Heteronormativity: What It Is and How It Affects You

Heteronormativity: What It Is and How It Affects You

As both an affirmative and a systemic therapist, I hold a high value in not assuming any of my clients’ personal struggles with family, relationships, or individual issues such as depression, anxiety, grief, or loss. This means that I do not hold my own personal values as a gay man toward any of my heterosexual clients (and I have had many!). Similarly, as a white male, I do not expect for any of my other clients of different cultures and races to have the same views and perspectives that I do. In the couples work I do, I make it a point to maintain therapeutic neutrality where I make sure to not overidentify with one spouse over the other in order to maintain a non-judgmental environment to facilitate change. All of this encompasses the technique that the therapist needs to live in the here-and-now and be constantly aware of their own biases.

Having said this, the topic of this blog is heteronormativity. Have you heard of this concept and have you ever thought of how it affects you, regardless of what sexual orientation you are? Heteronormativity is defined as the belief system that heterosexuality and binary gender roles are the only norms that exist and can be applied to every individual in society. This belief system is fundamentally flawed and yet is sadly still a widely accepted viewpoint. Regardless of how aware one is of their own beliefs, this detrimental and psychologically damaging imposition applies to everyone. It also affects society as a whole, families and their subsystems, couples and their dyadic patterns, and individuals in their personal growth and mental health.
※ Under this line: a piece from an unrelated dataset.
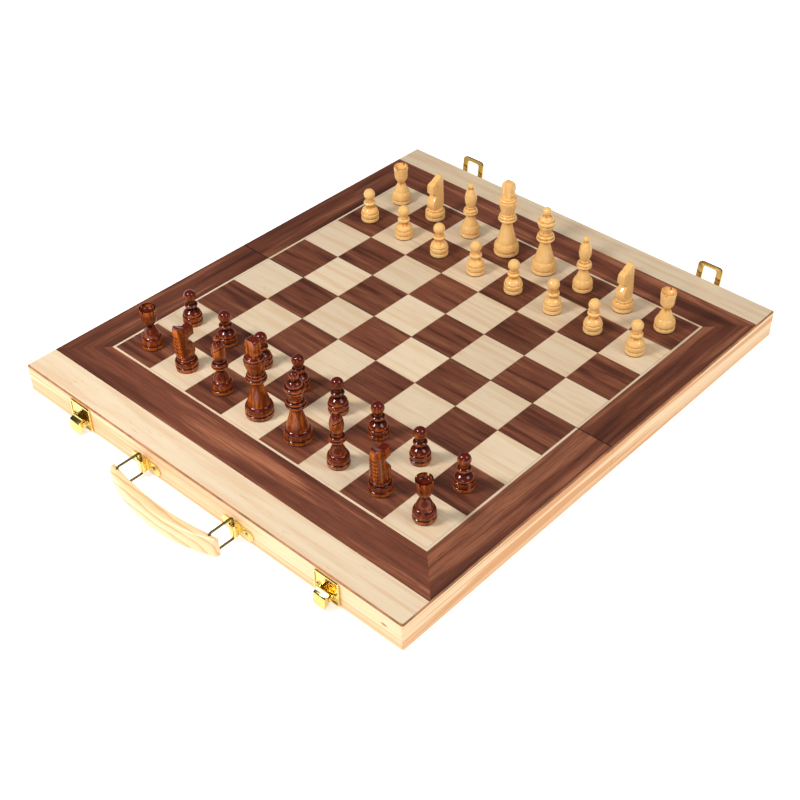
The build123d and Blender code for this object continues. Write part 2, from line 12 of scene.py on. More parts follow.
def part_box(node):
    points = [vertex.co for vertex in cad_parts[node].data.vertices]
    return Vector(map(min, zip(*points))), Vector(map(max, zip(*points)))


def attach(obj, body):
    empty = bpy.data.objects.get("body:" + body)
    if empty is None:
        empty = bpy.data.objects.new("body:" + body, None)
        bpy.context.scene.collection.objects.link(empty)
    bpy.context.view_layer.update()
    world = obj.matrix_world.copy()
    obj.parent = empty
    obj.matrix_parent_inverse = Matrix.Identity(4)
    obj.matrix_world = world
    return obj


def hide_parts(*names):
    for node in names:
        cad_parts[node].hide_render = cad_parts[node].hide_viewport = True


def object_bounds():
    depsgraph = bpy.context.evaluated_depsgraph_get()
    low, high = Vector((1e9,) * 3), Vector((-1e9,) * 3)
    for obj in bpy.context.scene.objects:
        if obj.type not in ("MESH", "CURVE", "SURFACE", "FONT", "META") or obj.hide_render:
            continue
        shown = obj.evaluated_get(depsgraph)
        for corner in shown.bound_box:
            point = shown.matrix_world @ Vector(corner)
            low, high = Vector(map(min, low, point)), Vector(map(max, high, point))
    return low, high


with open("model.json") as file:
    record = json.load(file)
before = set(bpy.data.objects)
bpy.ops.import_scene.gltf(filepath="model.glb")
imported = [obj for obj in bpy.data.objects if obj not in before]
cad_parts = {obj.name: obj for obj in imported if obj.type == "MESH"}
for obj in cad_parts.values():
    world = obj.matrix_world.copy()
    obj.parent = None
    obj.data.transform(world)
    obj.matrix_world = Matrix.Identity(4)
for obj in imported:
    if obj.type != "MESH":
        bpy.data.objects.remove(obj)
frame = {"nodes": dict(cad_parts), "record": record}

bl_info = {
    "name": "Folding chess set",
    "version": (1, 0, 0),
    "blender": (4, 5, 0),
    "location": "3D View > Sidebar > Chess",
    "description": "Finishes a folding chess case and turns its men",
    "category": "Object",
}

CAD_LOW, CAD_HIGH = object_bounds()
MM = 0.001

CAMERA_PLACE = (0.62684, -0.67406, 0.72894)
CAMERA_AIM = (-0.498, 0.5785, -0.646)
CAMERA_ROLL = 0.68
CAMERA_SHIFT = (-0.065, 0.006)
SENSOR_WIDTH = 36.0
FLOOR_HALF = 6.0
FLOOR_GLOW = 0.5
MIRRORED_SHARE = 0.15
SOFTBOXES = {
    "key": {"direction": (-0.264, -0.597, 0.728), "distance": 0.95, "size": 0.2},
    "fill": {"direction": (0.621, 0.147, 0.712), "distance": 1.7, "size": 0.7},
    "front": {"direction": (0.42, -0.8, 0.4), "distance": 1.9, "size": 0.9},
}


def middle(node):
    """Middle of a CAD node's box."""
    low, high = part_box(node)
    return (low + high) / 2


SQUARE = middle("dark_pawn_2").x - middle("dark_pawn_1").x
FIELD = 4 * SQUARE
CASE_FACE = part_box("near_handle_rail")[0].y
KNOT_X, KNOT_Z = 0.1945, 0.0145


def tone(red, green, blue):
    """A colour named by its display values from 0 to 255, as scene values."""
    share = [value / 255 for value in (red, green, blue)]
    return [v / 12.92 if v <= 0.04045 else ((v + 0.055) / 1.055) ** 2.4 for v in share]


# ---------------------------------------------------------------- settings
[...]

It is rather easy to think that a non-homophobic heterosexual male or female does not have any part in heteronormative contribution. However, heteronormativity can be manifested both consciously and, more dangerously, subconsciously. Imposing heterosexual views on the LGBT community happens in every situation: work, home, in social settings, etc. It is wise for everyone, regardless of what gender or orientation to not over- or under-assume anyone’s struggles, perspectives, or values. For example, a straight couple telling a gay or lesbian couple to get married is an example of a micro-aggression as this would be imposing a heteronormative view on a minority couple who may not even believe in legal marriage, a largely heterosexual institution that has just recently become legal for same-sex couples. Assuming that an LGBT couple is monogamous is another example of heteronormativity. Without discounting non-monogamous heterosexual couples, it would be wise to assume that not every couple, regardless of their sexual orientation, practices monogamy.
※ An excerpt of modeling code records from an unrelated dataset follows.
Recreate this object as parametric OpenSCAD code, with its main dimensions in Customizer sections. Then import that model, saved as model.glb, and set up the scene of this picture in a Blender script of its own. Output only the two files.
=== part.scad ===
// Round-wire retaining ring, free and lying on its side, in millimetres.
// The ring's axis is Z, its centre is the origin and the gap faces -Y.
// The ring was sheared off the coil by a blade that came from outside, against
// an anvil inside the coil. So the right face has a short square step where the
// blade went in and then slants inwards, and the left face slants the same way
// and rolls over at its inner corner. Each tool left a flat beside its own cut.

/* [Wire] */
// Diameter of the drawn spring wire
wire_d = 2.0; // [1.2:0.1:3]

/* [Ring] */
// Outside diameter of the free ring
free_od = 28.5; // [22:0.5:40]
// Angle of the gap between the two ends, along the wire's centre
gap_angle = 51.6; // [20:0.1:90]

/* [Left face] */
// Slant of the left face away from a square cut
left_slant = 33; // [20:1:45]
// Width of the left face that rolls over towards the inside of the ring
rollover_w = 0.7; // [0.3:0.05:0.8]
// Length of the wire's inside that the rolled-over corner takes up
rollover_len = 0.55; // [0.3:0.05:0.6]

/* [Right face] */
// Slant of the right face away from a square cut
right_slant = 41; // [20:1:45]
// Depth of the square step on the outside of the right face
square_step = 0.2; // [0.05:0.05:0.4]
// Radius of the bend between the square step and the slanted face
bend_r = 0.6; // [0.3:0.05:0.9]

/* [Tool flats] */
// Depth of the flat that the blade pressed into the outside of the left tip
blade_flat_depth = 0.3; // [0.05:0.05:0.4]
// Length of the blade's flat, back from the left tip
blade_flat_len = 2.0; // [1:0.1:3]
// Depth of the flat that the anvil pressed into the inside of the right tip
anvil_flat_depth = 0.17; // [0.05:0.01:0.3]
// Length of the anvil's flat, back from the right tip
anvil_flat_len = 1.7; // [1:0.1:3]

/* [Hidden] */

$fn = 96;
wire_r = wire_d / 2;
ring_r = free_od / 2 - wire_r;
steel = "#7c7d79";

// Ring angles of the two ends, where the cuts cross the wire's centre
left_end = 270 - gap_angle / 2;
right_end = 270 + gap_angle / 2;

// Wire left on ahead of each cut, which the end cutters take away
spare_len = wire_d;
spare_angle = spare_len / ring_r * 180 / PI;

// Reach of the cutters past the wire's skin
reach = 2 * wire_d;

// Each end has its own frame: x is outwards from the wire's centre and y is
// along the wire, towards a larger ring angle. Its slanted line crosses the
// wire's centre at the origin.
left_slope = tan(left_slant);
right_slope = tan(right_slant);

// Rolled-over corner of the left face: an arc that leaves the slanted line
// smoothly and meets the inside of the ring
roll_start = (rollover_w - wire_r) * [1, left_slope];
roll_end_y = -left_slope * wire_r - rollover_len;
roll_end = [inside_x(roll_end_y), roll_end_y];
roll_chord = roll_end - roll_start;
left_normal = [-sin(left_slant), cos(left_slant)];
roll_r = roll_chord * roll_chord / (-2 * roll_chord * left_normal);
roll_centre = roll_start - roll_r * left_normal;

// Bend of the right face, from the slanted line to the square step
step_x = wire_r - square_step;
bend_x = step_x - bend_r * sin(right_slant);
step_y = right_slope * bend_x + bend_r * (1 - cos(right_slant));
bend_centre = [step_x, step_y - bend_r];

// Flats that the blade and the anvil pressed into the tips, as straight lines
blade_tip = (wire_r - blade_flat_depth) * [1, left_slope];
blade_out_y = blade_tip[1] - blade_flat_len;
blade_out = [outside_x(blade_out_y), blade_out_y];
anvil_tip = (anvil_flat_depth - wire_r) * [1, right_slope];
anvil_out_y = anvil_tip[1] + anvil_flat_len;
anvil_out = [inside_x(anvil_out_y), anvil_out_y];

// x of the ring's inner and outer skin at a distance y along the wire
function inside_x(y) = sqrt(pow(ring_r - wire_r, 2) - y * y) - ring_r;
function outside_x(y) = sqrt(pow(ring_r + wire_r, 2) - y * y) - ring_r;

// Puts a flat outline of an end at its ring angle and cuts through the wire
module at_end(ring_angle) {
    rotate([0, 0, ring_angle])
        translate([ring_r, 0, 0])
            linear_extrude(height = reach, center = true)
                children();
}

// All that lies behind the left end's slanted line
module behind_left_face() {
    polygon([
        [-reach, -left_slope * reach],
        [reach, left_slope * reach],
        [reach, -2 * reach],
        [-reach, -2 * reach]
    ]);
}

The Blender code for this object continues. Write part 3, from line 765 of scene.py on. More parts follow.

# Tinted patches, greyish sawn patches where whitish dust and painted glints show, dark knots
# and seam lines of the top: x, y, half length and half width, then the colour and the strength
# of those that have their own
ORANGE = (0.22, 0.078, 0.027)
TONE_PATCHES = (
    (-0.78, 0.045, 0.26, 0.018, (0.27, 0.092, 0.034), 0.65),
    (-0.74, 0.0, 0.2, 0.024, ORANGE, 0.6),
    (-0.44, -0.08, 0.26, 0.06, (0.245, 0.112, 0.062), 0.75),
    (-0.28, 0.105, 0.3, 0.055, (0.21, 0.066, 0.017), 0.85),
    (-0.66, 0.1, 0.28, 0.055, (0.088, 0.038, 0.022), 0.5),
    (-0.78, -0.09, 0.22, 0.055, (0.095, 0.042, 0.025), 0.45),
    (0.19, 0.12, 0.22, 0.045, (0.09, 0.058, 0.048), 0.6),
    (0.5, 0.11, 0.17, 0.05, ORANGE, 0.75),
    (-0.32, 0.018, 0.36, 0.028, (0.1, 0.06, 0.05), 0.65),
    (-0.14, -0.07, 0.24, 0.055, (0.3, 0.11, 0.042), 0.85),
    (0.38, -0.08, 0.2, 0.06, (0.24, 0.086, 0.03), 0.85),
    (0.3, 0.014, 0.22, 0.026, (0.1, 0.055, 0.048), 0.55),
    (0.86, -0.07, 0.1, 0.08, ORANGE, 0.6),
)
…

Heteronormativity also exists both outside the counseling room as well as inside of it. Within the LGBT community, heteronormativity can manifest itself through internalized homophobia. As a gay LGBT affirmative therapist, I have seen this rear its ugly head both in the counseling room as well as in some of the relationships I have seen. For those who do not know of internalized homophobia, it is a phenomenon where individuals identify as LGBT and still retain prejudiced, hateful, or shame-based views toward other members of their community. A common example would be a stereotypically masculine gay male, thinking that other gay men can be considered “too gay”. Even though much research still needs to be done on this, this is absolutely a byproduct of the heteronormativity that was imposed on them from their family belief system. In couples, this phenomenon can multiply when one internally homophobic partner thinks that the other partner is embarrassing the relationship by being “too gay”. This can cause reciprocal guilt, shame, hostility, or embarrassment in the other partner being accused.
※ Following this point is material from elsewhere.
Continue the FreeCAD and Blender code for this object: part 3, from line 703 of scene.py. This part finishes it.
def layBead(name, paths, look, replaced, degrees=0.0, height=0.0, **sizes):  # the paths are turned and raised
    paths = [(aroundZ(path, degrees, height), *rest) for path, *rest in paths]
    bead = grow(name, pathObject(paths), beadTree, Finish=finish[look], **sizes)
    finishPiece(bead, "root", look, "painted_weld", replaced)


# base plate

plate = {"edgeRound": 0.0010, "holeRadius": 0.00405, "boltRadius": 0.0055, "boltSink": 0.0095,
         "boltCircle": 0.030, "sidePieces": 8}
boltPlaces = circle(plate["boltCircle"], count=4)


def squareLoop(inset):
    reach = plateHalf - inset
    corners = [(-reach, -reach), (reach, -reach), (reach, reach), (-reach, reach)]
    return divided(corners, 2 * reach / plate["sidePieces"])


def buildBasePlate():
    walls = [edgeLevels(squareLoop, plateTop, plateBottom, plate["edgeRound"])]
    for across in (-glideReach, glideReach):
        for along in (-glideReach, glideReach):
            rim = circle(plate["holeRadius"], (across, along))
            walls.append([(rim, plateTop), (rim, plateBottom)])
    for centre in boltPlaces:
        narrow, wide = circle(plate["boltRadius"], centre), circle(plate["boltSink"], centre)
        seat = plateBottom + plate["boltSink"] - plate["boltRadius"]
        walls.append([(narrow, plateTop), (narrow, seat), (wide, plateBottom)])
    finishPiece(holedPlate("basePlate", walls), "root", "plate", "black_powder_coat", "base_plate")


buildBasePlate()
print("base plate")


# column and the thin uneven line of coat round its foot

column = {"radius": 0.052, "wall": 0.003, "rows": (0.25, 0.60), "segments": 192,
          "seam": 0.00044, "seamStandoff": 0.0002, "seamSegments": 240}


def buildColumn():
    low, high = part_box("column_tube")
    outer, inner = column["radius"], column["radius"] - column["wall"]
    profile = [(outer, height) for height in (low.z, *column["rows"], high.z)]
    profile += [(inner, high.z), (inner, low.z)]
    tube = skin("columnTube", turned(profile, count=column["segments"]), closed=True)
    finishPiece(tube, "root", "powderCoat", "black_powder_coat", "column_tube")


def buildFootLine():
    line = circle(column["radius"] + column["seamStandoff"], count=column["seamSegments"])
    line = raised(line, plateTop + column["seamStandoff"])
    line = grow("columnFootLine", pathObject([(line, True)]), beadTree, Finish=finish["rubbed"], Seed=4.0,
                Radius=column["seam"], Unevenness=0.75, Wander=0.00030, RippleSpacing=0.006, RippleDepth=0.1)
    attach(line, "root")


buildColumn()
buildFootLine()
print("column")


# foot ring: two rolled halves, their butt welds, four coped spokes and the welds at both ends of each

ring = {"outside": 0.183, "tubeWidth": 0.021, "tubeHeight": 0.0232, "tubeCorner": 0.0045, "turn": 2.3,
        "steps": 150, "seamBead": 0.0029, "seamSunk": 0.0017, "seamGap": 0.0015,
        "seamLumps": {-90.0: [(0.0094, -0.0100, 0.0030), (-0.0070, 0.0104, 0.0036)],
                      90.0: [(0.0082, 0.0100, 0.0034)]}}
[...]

At the opposite end of the counseling spectrum, heteronormativity can also exist in counselors who have not been properly educated on imposing their own views on LGBT clients. Heteronormative transgressions include telling a trans client that they should date more and not properly utilizing gender pronouns when referring to a trans client. It would be ideal for heterosexual counselors treating the LGBT population to be aware of their own heterosexual privilege and how it could potentially inhibit the therapeutic relationship. It would be especially useful for heterosexual males treating LGBT clients to be aware of their privilege as research indicates that they are less likely to be cognizant than are heterosexual female counselors of how heterosexuality can privilege someone. Contrarily, LGBT affirmative therapists treating heterosexual clients should be aware of their own biases and how therapeutic progress could be compromised.

If readers are still foggy on the idea of heteronormativity as well as its impact, I will speak from personal experience as a gay man. I grew up in a traditional Southern household. As both the only boy in my family as well as an only child, heterosexual pressure from several family members was placed on me to grow up, get married, and have children. Gender norms were also imposed on me, and I was constantly told by family that boys were supposed to act a certain way and were not supposed to do anything or be interested in anything that was too “girly” or feminine. I was expected to participate in masculine activities like basketball and race cars, and I was chastised if I acted too feminine or “not man enough”. This alone was damaging growing up as it ended up affecting my self-worth and relationships. There was a period where I began to lie to myself and try to make myself “straight”, further damaging my relationships. I was not only lying to myself, but to my friends and family.

Having endured this personal struggle of mine, I feel that it is my duty to help not only members of my community who are going through hardships brought on by a heterosexist world but also to my heterosexual allies who want to understand our struggles more in depth. I hope that this blog has been helpful and will assist readers of all genders and sexualities in understanding heteronormativity and its many dangers a little bit more.